Over at Brookfield, we witness an almost-Damascene-like conversion when Ben tells his parents that he’s not happy at university and he wants to do something with his life that makes a real difference. As such, he has decided to chuck in his course and retrain to be a nurse. David and Rooooth tell him how difficult this would be, and what a terrific responsibility he would be taking on. Ben says that he is already signed up as a volunteer to go and talk to elderly, lonely people in their homes.


Am I the only one who finds this change in attitude hard to believe? Can this really be the Ben we know – the Ben who would bonk a frog if it stopped hopping long enough? The same Ben who tarted up the caravan as a love shack? I wish him luck, but I wonder where the idea came from.


Meanwhile, the search goes on for suitable Godparents for Martha. Alice runs into Jakob and there is an awkward moment when she attempts to explain why he hasn’t been asked. Jakob cuts her short and says that he would make a useless Godfather and he believes that Alice and Chris’s final (so far) choice of Rex, Pip and Emma is ideal. Later on, he gives Kate a right dressing down, saying that Kate cannot see that people are entitled to their own opinions. Why is she always so angry?

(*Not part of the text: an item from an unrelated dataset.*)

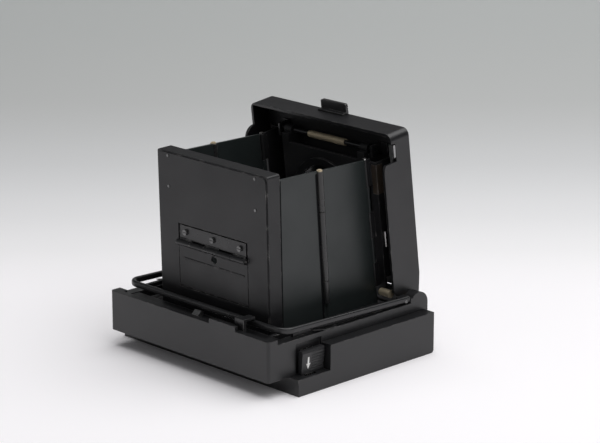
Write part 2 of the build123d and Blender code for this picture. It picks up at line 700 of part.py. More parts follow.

He goes on to reel off a few more of Kate’s major shortcomings, to which Kate replies “I refuse to be lectured.” “This isn’t a lecture,” says the vet; “it’s a wake-up call from someone who cares.” When Kate says that she just wants to be close to Martha, he says that she can be; “The only thing stopping you is you.”


Jakob’s words have an effect, and Kate goes to see sister Alice. Alice is wary – is Kate here to carry on the feud? No, says Kate – she’s there to apologise; she was selfish and it was wrong to try and dictate what to do to Alice. Alice stands there slack-jawed, wondering who this strange person is and what she has done to her sister. Kate tells her about her talk with Jakob and that “everybody thinks of me as a screw-up, so I just go along with it.”


She mentions that it was ten years ago that she married Lucas; “the biggest mistake of my life”. Alice protests that Kate and Lucas had children Nolly and Sipo, but Kate says that she never sees them “and it hurts”. She also tells Alice how lucky she is to have a loving husband and a stable home life – Alice is indeed ‘the golden child’. “I just wish I could start again with my children” Kate says, sadly, adding; “I’ve made quite a mess of my life”. A rare moment of self-awareness there from Kate, except I would delete the words ‘quite a mess’ and replace them with ‘a complete and utter cock-up.’